- **Dataset excerpts**
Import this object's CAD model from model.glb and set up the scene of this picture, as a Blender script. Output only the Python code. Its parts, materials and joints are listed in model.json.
* * *
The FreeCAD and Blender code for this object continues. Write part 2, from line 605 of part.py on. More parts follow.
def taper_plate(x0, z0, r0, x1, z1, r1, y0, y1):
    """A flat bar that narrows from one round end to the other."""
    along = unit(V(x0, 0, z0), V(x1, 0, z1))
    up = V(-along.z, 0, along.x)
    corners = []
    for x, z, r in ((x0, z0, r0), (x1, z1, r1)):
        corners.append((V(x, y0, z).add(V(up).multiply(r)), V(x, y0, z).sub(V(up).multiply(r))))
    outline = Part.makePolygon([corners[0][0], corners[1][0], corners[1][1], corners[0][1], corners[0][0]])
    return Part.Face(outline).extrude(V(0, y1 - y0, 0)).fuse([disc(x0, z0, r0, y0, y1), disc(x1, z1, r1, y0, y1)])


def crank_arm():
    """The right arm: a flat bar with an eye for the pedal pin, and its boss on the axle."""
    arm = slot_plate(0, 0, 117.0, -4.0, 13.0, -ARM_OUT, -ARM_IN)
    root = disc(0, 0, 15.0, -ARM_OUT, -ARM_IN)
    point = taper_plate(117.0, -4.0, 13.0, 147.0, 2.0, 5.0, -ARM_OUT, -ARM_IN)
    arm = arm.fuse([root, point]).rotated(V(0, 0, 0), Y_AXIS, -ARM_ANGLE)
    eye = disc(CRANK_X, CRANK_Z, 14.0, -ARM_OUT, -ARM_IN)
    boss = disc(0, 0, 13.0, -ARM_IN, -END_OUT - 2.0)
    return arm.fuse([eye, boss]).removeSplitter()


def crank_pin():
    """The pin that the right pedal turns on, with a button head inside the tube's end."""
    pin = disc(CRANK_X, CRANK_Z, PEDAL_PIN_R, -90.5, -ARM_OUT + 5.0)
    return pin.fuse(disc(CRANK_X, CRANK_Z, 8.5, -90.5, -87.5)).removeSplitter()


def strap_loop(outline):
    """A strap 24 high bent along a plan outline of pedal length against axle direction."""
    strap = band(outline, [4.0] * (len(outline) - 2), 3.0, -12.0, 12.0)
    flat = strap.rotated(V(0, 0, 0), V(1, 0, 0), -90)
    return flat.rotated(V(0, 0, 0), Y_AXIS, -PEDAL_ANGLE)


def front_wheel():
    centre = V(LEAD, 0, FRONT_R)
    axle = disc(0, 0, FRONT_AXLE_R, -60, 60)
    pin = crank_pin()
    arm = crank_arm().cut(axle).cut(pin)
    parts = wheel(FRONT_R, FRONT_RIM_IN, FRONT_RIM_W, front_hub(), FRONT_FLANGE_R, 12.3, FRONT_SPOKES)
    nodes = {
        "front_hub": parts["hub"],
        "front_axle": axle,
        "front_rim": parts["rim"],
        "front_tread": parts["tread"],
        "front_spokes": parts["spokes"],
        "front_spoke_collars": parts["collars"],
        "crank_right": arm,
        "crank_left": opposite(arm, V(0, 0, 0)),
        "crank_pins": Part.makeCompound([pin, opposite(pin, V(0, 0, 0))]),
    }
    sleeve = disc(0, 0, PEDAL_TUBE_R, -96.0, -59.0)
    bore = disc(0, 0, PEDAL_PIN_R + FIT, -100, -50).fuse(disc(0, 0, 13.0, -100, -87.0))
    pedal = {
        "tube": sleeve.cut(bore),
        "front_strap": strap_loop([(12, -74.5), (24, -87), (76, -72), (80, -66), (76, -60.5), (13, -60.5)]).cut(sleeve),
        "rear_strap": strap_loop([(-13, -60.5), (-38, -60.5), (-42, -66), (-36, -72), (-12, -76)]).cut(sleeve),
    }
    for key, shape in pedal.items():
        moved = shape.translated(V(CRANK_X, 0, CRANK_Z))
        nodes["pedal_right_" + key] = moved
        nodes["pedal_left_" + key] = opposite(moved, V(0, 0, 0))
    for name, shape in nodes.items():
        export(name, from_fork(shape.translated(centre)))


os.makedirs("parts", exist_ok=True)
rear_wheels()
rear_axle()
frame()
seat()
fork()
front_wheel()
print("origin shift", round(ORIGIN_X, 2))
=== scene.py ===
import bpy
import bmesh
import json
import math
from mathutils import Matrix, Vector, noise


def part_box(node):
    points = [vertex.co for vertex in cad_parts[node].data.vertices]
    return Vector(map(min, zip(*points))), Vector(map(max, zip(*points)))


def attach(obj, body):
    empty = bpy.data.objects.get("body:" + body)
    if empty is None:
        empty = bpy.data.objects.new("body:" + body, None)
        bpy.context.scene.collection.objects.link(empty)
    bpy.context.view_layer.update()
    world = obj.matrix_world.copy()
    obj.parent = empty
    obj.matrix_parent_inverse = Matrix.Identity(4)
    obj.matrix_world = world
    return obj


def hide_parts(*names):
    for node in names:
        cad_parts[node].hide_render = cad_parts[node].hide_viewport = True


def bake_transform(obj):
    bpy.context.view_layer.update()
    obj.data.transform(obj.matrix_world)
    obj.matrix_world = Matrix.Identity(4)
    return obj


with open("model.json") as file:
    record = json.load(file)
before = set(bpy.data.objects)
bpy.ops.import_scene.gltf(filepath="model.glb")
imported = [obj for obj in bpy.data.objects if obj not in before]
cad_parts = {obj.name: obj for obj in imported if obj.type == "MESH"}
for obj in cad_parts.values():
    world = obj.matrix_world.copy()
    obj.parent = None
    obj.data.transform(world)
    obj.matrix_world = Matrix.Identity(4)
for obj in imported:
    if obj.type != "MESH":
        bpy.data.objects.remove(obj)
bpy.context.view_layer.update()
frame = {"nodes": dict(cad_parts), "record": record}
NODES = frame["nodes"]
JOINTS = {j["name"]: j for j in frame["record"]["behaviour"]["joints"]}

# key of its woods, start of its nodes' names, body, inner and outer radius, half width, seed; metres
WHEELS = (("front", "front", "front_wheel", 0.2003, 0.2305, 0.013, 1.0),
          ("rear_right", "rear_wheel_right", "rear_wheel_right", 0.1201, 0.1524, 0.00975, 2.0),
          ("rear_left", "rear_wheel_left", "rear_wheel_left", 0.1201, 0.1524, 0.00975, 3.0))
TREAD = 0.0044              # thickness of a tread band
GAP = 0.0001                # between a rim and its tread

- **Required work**
Among the lines of the listing, how many hold the string "True"? Respond with only the number.

- **Expected answer**
2